By 1994, DE 30 was extended west from Millsboro to Bi-State Boulevard between Laurel and Delmar. The route ran concurrent with DE 24 through Millsboro along Main Street and Washington Street before following Millsboro Highway to Mission, where DE 24 split to the west. DE 30 continued south to Shaft Ox Corner, where it joined DE 26 in a concurrency. In Gumboro, DE 54 joined DE 26/DE 30 on Millsboro Highway before DE 30 split west along Whitesville Road. The route continued west and crossed US 13 before becoming Dorothy Road and ending at Bi-State Boulevard. The northern terminus of DE 30 was moved to its current location at DE 1 Bus. by 2003 when a road connecting DE 30 to DE 1 Bus. was completed. In November 2012, construction began on an interchange at DE 1 southeast of Milford. The interchange between DE 1 and DE 30 was completed in July 2014. On February 29, 2016, construction began on a superstreet intersection at US 13; this project was completed on May 19 of that year.

In 2021, the Delaware Department of Transportation (DelDOT) proposed eliminating the portion of DE 30 west of Millsboro. The elimination of this portion of the route was proposed to remove the concurrencies DE 30 had with other numbered routes along Millsboro Highway, reducing sign clutter and motorist confusion. In addition, the section of DE 30 west of Millsboro Highway had no shoulders, low traffic volumes, and ended at a minor intersection with Bi-State Boulevard; the removal of this section of DE 30 may redirect long-distance and truck traffic to use DE 24, DE 26, and DE 54 instead, which have higher traffic volumes and full-width shoulders. The decommissioning was completed in September 2022.

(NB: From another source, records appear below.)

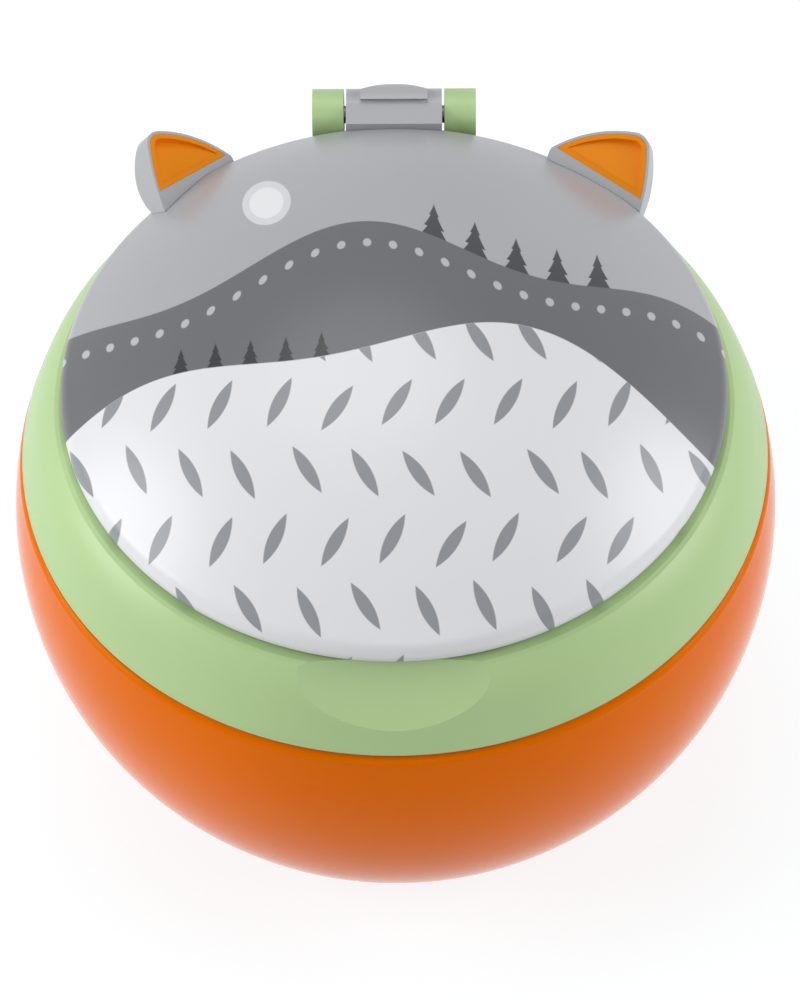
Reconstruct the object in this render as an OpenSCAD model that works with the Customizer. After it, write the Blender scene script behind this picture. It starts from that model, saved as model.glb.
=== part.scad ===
// Toddler snack container: a ball-shaped bowl, a screw-on collar with a soft flap guard,
// and a hinged dome lid with two rounded ears.
// Units are millimetres. +Z is up, the thumb scoop faces -Y, the hinge is at +Y.
// z = 0 is the table the foot stands on.

/* [Ball] */
// outside radius of the ball-shaped bowl
ball_r = 52.5; // [50:0.5:56]
// radius of the flat foot the bowl stands on
foot_r = 30; // [26:1:33]
// wall thickness of the bowl
bowl_wall = 2.0; // [1.6:0.1:2.4]
// height of the screw seam above the ball centre
seam_h = 13.6; // [12.6:0.1:14]
// radius of the rounded top edge of the bowl
shoulder_round = 1.4; // [0.8:0.1:2]
// depth of the recess under the foot
foot_recess = 1.0; // [0.6:0.1:1.4]
// width of the flat ring the bowl stands on
foot_ring = 6; // [5:0.5:9]
// radius of the rounded edge round the foot
foot_round = 2.5; // [1.5:0.25:3]

/* [Neck] */
// how far the neck's outside stands in from the ball's widest line
neck_inset = 11; // [10.5:0.25:12]
// wall thickness of the neck
neck_wall = 2.0; // [1.6:0.1:2.2]
// thickness of the ledge in the bowl that the neck ring stands on
ledge_t = 0.8; // [0.6:0.1:1]
// width of that ledge
ledge_w = 1.1; // [0.8:0.1:1.3]

/* [Collar] */
// how far the collar's face lies inside the bowl's ball
collar_inset = 0; // [0:0.1:0.4]
// thickness of the collar's outer skin
collar_wall = 2.2; // [1.8:0.1:2.6]
// thickness of the inner ring that carries the screw thread
skirt_wall = 1.6; // [1.4:0.1:1.8]
// radial room between the neck and that ring for the thread
thread_room = 2.0; // [1.8:0.1:2.2]
// height of the lid's parting plane above the ball centre
deck_h = 24.9; // [24.6:0.1:25.4]
// thickness of the flat deck round the mouth
deck_t = 3.1; // [2.8:0.1:3.4]
// radius of the soft turn-in at the top of the collar's skin
turn_in = 14; // [11:1:18]
// how far below the parting plane the turn-in starts
turn_drop = 4.9; // [4:0.1:6]
// depth of the bevel along the collar's upper rim, square to the bevel
rim_bevel = 0.12; // [0.08:0.01:0.2]
// radius of the rounded edge of the mouth
mouth_round = 0.6; // [0.4:0.05:0.8]
// width of the lead-in bevel under the mouth
mouth_lead = 1.2; // [0.8:0.1:1.4]
// how far the collar's mouth stands in from the neck's bore
mouth_step = 0.9; // [0.7:0.1:1.3]
// number of ribs between skin and thread ring
rib_count = 12; // [8:1:16]
// thickness of each rib
rib_t = 1.4; // [1:0.1:2]

/* [Thumb scoop] */
// width of the scoop at the lid's edge
scoop_w = 28.7; // [24:0.5:32]
// height of the scoop below the lid's edge, along the skin
scoop_drop = 8.2; // [7:0.2:9.6]
// radius of the scoop's hollow
scoop_hollow = 150; // [120:10:240]

/* [Guard] */
// thickness of the guard's outer rim
guard_rim_t = 1.9; // [1.7:0.1:2.1]
// thickness of the guard's web and flaps
guard_web_t = 1.1; // [0.8:0.1:1.3]
// height of the web above the rim's underside
web_lift = 0.5; // [0.3:0.1:0.8]
// how far the ring that tucks into the neck reaches down
tuck_depth = 2.2; // [1.6:0.1:3]
// thickness of that ring
tuck_t = 1.2; // [1:0.1:1.5]
// distance from the neck's bore to the flaps' fold lines
fold_inset = 7.5; // [6.5:0.5:10]
// radius of the rolled edge along each flap's fold
fold_bead = 0.75; // [0.65:0.05:0.9]
// slit between two flaps
slit = 0.5; // [0.4:0.05:0.8]

/* [Lid] */
// height of the dome's top above the ball centre
lid_top_h = 45; // [43:0.5:48]
// how far the lid's widest line stands in from the collar's rim
lid_inset = 0.8; // [0.5:0.1:1.2]
// wall thickness of the lid
lid_wall = 2.0; // [1.6:0.1:2.2]
// radius of the dome's rounded edge
edge_round = 3.0; // [2.6:0.1:4]
// height of the dome's widest line above its foot
edge_rise = 2.0; // [1.6:0.1:2.4]
// depth of the plug that sits in the collar's mouth
plug_depth = 3.0; // [2.7:0.1:3.1]
// thickness of the flat flange between the plug and the dome's edge
flange_t = 1.6; // [1.4:0.1:2]
// wall thickness of the plug
plug_wall = 1.6; // [1.4:0.1:2]
// radial room between plug and mouth
plug_room = 0.6; // [0.5:0.05:0.8]
// height of the seal ring on the plug
seal_h = 1.1; // [0.9:0.1:1.2]
// depth of the seal's groove in the plug
seal_groove = 0.85; // [0.7:0.05:0.95]
// half the angle covered by the snap bead at the front
snap_half = 12; // [8:1:16]
// radius of the snap bead
snap_bead = 0.6; // [0.5:0.05:0.65]
// how far the snap bead stands out of the plug
snap_out = 0.3; // [0.2:0.05:0.35]

/* [Hinge] */
// how far the hinge pin stands outside the collar's rim
hinge_out = 2.55; // [2.3:0.05:2.9]
// height of the hinge pin above the parting plane
hinge_rise = 2.6; // [2.2:0.1:2.8]
// radius of the hinge barrels
barrel_r = 3.6; // [3.3:0.1:3.7]
// length of the lid's middle barrel
barrel_len = 13.4; // [11:0.2:16]
// length of each collar barrel
knuckle_len = 4.4; // [3.8:0.1:5.5]
// radius of the hinge pin
pin_r = 1.25; // [1:0.05:1.6]
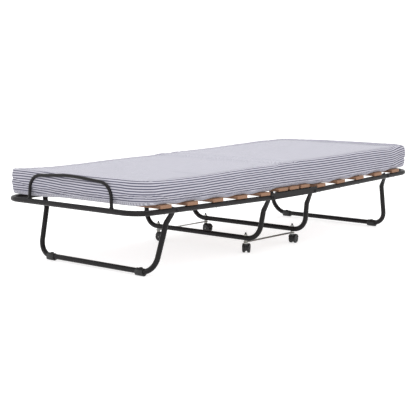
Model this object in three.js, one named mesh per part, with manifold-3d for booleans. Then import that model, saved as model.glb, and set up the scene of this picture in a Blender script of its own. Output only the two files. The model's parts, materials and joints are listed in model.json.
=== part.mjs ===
// Folding cot: two tubular half frames hinged on a short centre section, with wooden
// slats, U-shaped legs, four twin-wheel casters and a foam mattress.
// Millimetres. +X runs from the head end to the foot end, +Y to the left, +Z up, and
// the origin is on the floor under the middle of the cot.

import * as THREE from 'three';
import { mergeVertices } from 'three/addons/utils/BufferGeometryUtils.js';
import Module from 'manifold-3d';

const wasm = await Module();
wasm.setup();

// ---------------------------------------------------------------- driving sizes

const LENGTH = 1900; // over the outsides of the two end rails
const WIDTH = 800; // over the outsides of the side rails
const PIVOT_HEIGHT = 250.4; // fold pivots above the floor
const PIVOT_SPACING = 294; // between the head and foot fold pivots
const FRAME_RISE = 1.25; // degrees that each half frame climbs towards its end

const GAP = 0.3; // between pieces that touch
const PIN_GAP = 0.3; // round a bolt, stem or axle in its hole
const TIP_GAP = 1; // between a side rail and a leg tip, for a thin washer

const TUBE_D = 22;
const TUBE_WALL = 1.2;
const RAIL_CORNER_R = 80;
const RAIL_OVERRUN = 12; // rail past its fold pivot

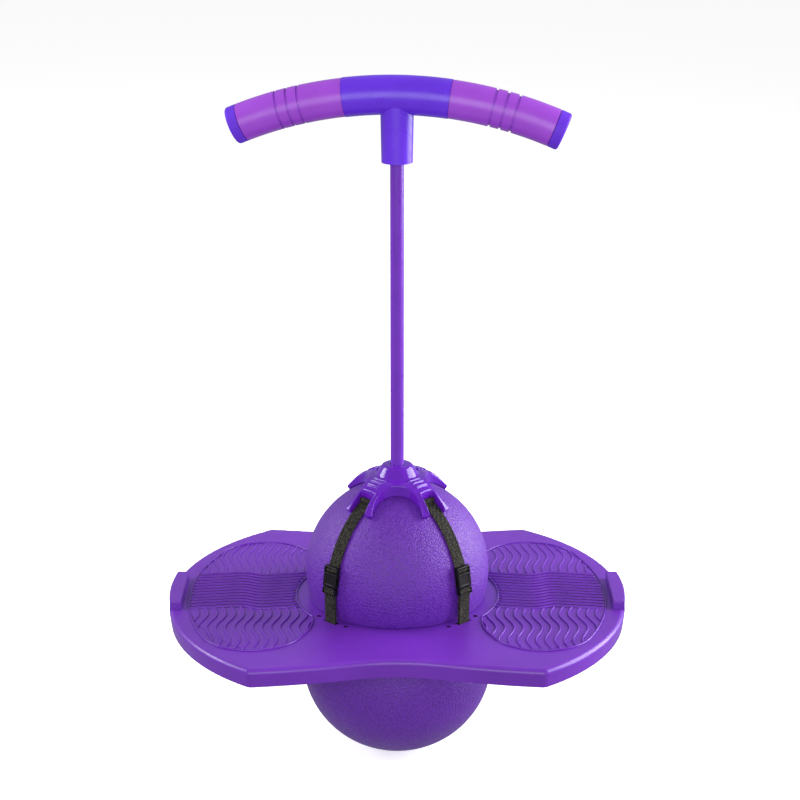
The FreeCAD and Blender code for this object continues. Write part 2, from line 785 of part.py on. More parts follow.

There are plans to construct a roundabout at the DE 16 intersection near Milton in order to reduce crashes at the intersection. Construction of the roundabout is planned for 2025.

==Major intersections==

| Location | mi | km | Destinations | Notes |
| Millsboro | 0.00 | 0.00 | DE 24 (John J. Williams Highway) | Southern terminus |
| Zoar | 3.60 | 5.79 | DE 24 Alt. (Zoar Road) |  |
| Gravel Hill | 8.46 | 13.62 | US 9 / DE 404 (Lewes Georgetown Highway) – Georgetown, Harbeson, Lewes, Rehoboth Beach |  |
| Milton | 12.80 | 20.60 | DE 5 Alt. south (Sand Hill Road) | South end of DE 5 Alt. overlap |
| 13.92 | 22.40 | DE 16 / DE 5 Alt. north (Milton Ellendale Highway) – Ellendale, Milton | North end of DE 5 Alt. overlap |
| Milford | 22.48 | 36.18 | DE 1 (Coastal Highway) – Lewes, Dover | Interchange; access to and from northbound DE 1 via Wilkins Road |
| 22.63 | 36.42 | DE 1 Bus. north (South Rehoboth Boulevard) | Northern terminus; access to northbound DE 1 Bus. and from southbound DE 1 Bus. |
1.000 mi = 1.609 km; 1.000 km = 0.621 mi Concurrency terminus; Incomplete access;

==Delaware Route 30 Alternate==

Delaware Route 30 Alternate (DE 30 Alt.) was a 0.74 mi alternate route of DE 30 south of the city of Milford in the Cedar Creek area. It ran from DE 30 northeast to DE 1 along two-lane undivided Johnson Road, passing through a mix of farmland, woodland, and residential development. The route was created by 1999. DE 30 Alt. originally had full access to and from DE 1, but the median crossover was modified in 2011 to only allow access from DE 30 Alt. to southbound DE 1 while retaining access to DE 30 Alt. from both directions of DE 1. The DE 30 Alt. designation was removed from the road by 2017.